In another version, after Israel’s souls decamped, the angels began to hug and kiss and reassure them, cooing, “What’s this? Don’t fear, you children of the Lord your God;” while the Maker repeated his word softly, saying, “I am your God as you are my beloved.”

He coaxed until their souls returned.

This brief selection does a striking amount of work for Wieder’s effort to detail the modes of relation between man and God. In just a few paragraphs, it reframes the moment of law-giving—which in the biblical text is solemn and awe-inspiring—as also a personal and deeply intimate act between God and the Jewish people.

Indeed, the idea of God and Israel as lovers—an image at the heart of both the rabbinic reading of Song of Songs and portions of Psalms—is woven throughout the best parts of this book. Wieder doesn’t force this interpretation on all areas of the text, nor does he ignore the portions of the Hebrew Bible that suggest periods of strife or anger. Rather, After Adam reframes these episodes within the paradigm of the Song of Songs and the prophetic books, in which God’s anger is that of one whose lover has gone astray, but will be redeemed, and their love rekindled. 

Indeed, many of the book’s most affecting moments are those that address the portions of the Books of Moses where Wieder’s loving, personal God seems to be the most distant. 

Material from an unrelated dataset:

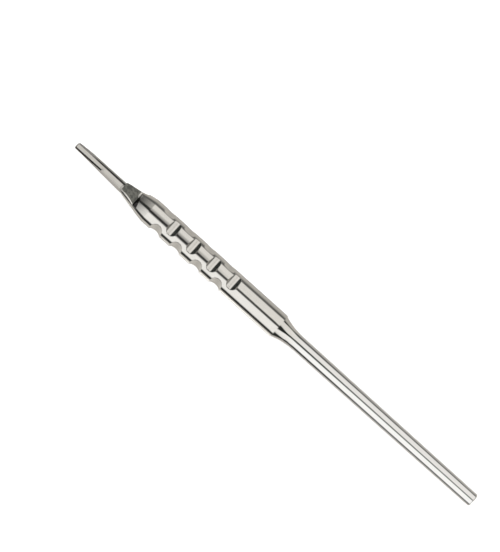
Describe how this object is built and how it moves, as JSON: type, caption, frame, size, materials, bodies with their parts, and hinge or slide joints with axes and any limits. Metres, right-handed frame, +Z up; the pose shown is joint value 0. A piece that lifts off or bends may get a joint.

Take, for example, the sin of Golden Calf. After Israel’s sin, God’s fury, at least according to the biblical dialogue, is unmistakable. “Let Me alone,” he says to Moses, “that My wrath may wax hot against [the Israelites], and that I may consume them…” (Exodus 32:10). It is worth noting that the sin of the Golden Calf was used as key evidence in early Christian supersessionist claims that the covenant between God and Israel had been broken and that the Jews no longer constituted the true Israel.

But look at how this moment is reread in Wieder’s account (derived from Exodus Rabbah), which supplies the record of an additional conversation between Moses and God following Israel’s sin:

Atop Sinai, the Lawgiver [Moses] argued that God should not destroy Israel, but forgive them.

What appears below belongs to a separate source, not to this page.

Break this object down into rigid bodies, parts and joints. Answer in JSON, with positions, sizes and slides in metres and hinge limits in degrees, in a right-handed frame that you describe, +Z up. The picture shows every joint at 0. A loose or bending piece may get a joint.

God said, “Moses, I have already taken an oath, and I cannot retract an oath which has gone from my mouth.”

Moses countered, “Maker of All, you taught me that, when a man vows a vow or swears an oath he shall not break his word, but another may absolve him.” Moses wrapped himself in his sage’s cloak and sat while God stood before him as does the petitioner asking the rabbinic court for annulment of a vow.

Huna son of Aha remarked, “It was very hard for Moses to annul God’s vow.”

Rabbi Yohanan agreed, “Very hard. Moses had to ask, ‘Do you regret?’”

“God answered, ‘I now regret the evil which I said I would do unto my people.’”

“Then Moses ruled, ‘Be it absolved for thee. Be it absolved for thee. There is no longer oath nor vow.’”

Simeon ben Laqish added, “Because Moses absolved God’s vow, in Psalm 90 he is called a man or spouse of God.”

Another proposed that Moses was called God’s spouse because he was like a husband who, if he wants to, cancels his wife’s vow, and if he wants to keep it, lets it stand.

In this midrash, the almighty judge becomes the petitioner, and the human is given the power to annul God’s vow. With the final suggestion that Moses is acting the part of God’s spouse, God is cast in the passive role, and Moses in the agentive. One who has been reading Wieder’s work up to this point, cannot help but recall a Rabbinic quote he brought earlier, when describing why Isaac allowed himself to be bound by the aged Abraham: “Love upsets the natural order, and hate upsets the natural order.” 

After Adam is a project of such scale and ambition that it is difficult to imagine it succeeding, until it does. Not only does Wieder offer a much-needed corrective to Jewish ideas of a distant, impersonal God, but he does so while reinforcing the centrality of Aggadah to biblical interpretation, all while managing to maintain the integrity and artful flow of the biblical narrative.

That said, there are moments when Wieder’s execution misses its mark. In combining poetry and prose within a single text—and by refusing to give either primacy—the work promises to echo the ideal balance of law and legend, Halachah and Aggadah, fear and love. Key to the prosimetrum form is that both elements of the text add something unique to the conversation between them

But the poetry in After Adam doesn’t always pull its weight. Through midrashim and other prose commentaries on the biblical text, Wieder draws out the personal, loving God of the books of Moses and of the Jews. The problem is that the book’s sections of extended verse are primarily made up of psalms espousing similar ideas. These are loosely translated, sure (many are culled from Wieder’s text Words to God’s Music), and often arranged as dramatic monologues spouting from the mouths of biblical characters, but they are still psalms in both form and function—narrating the speakers’ emotional turbulence as they grasp for intimate relation with the divine.

Thus, the poems, which are mostly situated at the close of various chapters, arrive to do a job already done. The effect is that the poems appear as awkward appendages—almost like exclamation points—on an otherwise a cohesive text.

Despite this flaw, with After Adam, Wieder has accomplished the feat of making the Books of Moses feel simultaneously foreign and familiar, the well-trod words imbued with new meaning.

In his forward to After Adam, Wieder describes the “traditional, lay-led minyan reading aloud from the Torah scroll every Saturday morning” as a group of “Jewish Arcadians, gathering to recount the living history in tale and song.” And living history Wieder shows the Pentateuch to be, for After Adam does not merely advance philosophical and theological claims about the personal nature of Jewish relation with the divine, but enacts them. Though Wieder rarely inserts himself explicitly into the text, After Adam is in one sense a deeply personal account of one scholar’s engagement with God’s living word, a revelation.